— START Dataset section —
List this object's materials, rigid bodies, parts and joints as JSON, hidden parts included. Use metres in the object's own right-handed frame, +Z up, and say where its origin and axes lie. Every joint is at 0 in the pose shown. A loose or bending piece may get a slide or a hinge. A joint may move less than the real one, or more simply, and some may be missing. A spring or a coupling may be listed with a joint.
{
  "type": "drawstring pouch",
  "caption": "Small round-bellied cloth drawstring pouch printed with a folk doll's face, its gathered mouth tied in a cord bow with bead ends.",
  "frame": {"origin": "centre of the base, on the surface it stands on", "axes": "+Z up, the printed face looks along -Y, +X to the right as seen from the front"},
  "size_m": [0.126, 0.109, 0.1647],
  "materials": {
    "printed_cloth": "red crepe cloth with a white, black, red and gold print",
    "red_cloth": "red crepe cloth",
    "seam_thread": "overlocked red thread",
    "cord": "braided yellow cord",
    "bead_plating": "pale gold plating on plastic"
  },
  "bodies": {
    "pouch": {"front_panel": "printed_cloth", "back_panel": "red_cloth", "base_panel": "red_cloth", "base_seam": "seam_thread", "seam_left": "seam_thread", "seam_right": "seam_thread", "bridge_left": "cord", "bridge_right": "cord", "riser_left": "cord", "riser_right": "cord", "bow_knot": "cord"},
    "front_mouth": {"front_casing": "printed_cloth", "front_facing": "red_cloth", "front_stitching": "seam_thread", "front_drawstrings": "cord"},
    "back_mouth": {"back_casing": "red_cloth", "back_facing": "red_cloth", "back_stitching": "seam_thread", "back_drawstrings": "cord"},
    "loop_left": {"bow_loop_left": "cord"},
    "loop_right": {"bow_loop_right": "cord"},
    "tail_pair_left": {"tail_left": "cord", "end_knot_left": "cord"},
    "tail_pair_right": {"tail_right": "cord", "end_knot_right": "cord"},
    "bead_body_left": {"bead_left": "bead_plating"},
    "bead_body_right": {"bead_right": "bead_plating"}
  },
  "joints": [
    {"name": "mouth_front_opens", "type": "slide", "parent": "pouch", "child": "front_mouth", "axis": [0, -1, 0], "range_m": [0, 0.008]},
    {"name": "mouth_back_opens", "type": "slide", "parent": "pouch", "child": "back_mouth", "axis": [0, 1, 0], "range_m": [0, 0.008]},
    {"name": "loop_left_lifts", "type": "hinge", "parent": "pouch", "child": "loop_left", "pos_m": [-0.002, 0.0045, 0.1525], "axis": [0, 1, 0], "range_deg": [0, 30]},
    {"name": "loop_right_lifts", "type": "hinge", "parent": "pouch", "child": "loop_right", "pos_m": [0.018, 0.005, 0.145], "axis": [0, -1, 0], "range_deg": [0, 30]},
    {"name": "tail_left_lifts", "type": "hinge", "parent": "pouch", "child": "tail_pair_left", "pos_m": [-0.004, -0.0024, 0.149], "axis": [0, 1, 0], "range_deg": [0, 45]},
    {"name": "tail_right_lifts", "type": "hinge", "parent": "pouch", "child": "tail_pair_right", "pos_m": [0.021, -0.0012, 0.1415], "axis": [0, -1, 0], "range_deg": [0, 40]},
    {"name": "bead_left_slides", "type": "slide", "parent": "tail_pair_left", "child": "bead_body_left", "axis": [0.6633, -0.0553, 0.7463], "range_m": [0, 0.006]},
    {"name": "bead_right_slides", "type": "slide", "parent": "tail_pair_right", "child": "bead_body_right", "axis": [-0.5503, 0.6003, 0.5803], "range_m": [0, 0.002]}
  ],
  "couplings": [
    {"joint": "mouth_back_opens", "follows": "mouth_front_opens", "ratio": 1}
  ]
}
— END Dataset section —
Exercise description >>
Write the material out again word for word.

Completed task >>
List this object's materials, rigid bodies, parts and joints as JSON, hidden parts included. Use metres in the object's own right-handed frame, +Z up, and say where its origin and axes lie. Every joint is at 0 in the pose shown. A loose or bending piece may get a slide or a hinge. A joint may move less than the real one, or more simply, and some may be missing. A spring or a coupling may be listed with a joint.
{
  "type": "drawstring pouch",
  "caption": "Small round-bellied cloth drawstring pouch printed with a folk doll's face, its gathered mouth tied in a cord bow with bead ends.",
  "frame": {"origin": "centre of the base, on the surface it stands on", "axes": "+Z up, the printed face looks along -Y, +X to the right as seen from the front"},
  "size_m": [0.126, 0.109, 0.1647],
  "materials": {
    "printed_cloth": "red crepe cloth with a white, black, red and gold print",
    "red_cloth": "red crepe cloth",
    "seam_thread": "overlocked red thread",
    "cord": "braided yellow cord",
    "bead_plating": "pale gold plating on plastic"
  },
  "bodies": {
    "pouch": {"front_panel": "printed_cloth", "back_panel": "red_cloth", "base_panel": "red_cloth", "base_seam": "seam_thread", "seam_left": "seam_thread", "seam_right": "seam_thread", "bridge_left": "cord", "bridge_right": "cord", "riser_left": "cord", "riser_right": "cord", "bow_knot": "cord"},
    "front_mouth": {"front_casing": "printed_cloth", "front_facing": "red_cloth", "front_stitching": "seam_thread", "front_drawstrings": "cord"},
    "back_mouth": {"back_casing": "red_cloth", "back_facing": "red_cloth", "back_stitching": "seam_thread", "back_drawstrings": "cord"},
    "loop_left": {"bow_loop_left": "cord"},
    "loop_right": {"bow_loop_right": "cord"},
    "tail_pair_left": {"tail_left": "cord", "end_knot_left": "cord"},
    "tail_pair_right": {"tail_right": "cord", "end_knot_right": "cord"},
    "bead_body_left": {"bead_left": "bead_plating"},
    "bead_body_right": {"bead_right": "bead_plating"}
  },
  "joints": [
    {"name": "mouth_front_opens", "type": "slide", "parent": "pouch", "child": "front_mouth", "axis": [0, -1, 0], "range_m": [0, 0.008]},
    {"name": "mouth_back_opens", "type": "slide", "parent": "pouch", "child": "back_mouth", "axis": [0, 1, 0], "range_m": [0, 0.008]},
    {"name": "loop_left_lifts", "type": "hinge", "parent": "pouch", "child": "loop_left", "pos_m": [-0.002, 0.0045, 0.1525], "axis": [0, 1, 0], "range_deg": [0, 30]},
    {"name": "loop_right_lifts", "type": "hinge", "parent": "pouch", "child": "loop_right", "pos_m": [0.018, 0.005, 0.145], "axis": [0, -1, 0], "range_deg": [0, 30]},
    {"name": "tail_left_lifts", "type": "hinge", "parent": "pouch", "child": "tail_pair_left", "pos_m": [-0.004, -0.0024, 0.149], "axis": [0, 1, 0], "range_deg": [0, 45]},
    {"name": "tail_right_lifts", "type": "hinge", "parent": "pouch", "child": "tail_pair_right", "pos_m": [0.021, -0.0012, 0.1415], "axis": [0, -1, 0], "range_deg": [0, 40]},
    {"name": "bead_left_slides", "type": "slide", "parent": "tail_pair_left", "child": "bead_body_left", "axis": [0.6633, -0.0553, 0.7463], "range_m": [0, 0.006]},
    {"name": "bead_right_slides", "type": "slide", "parent": "tail_pair_right", "child": "bead_body_right", "axis": [-0.5503, 0.6003, 0.5803], "range_m": [0, 0.002]}
  ],
  "couplings": [
    {"joint": "mouth_back_opens", "follows": "mouth_front_opens", "ratio": 1}
  ]
}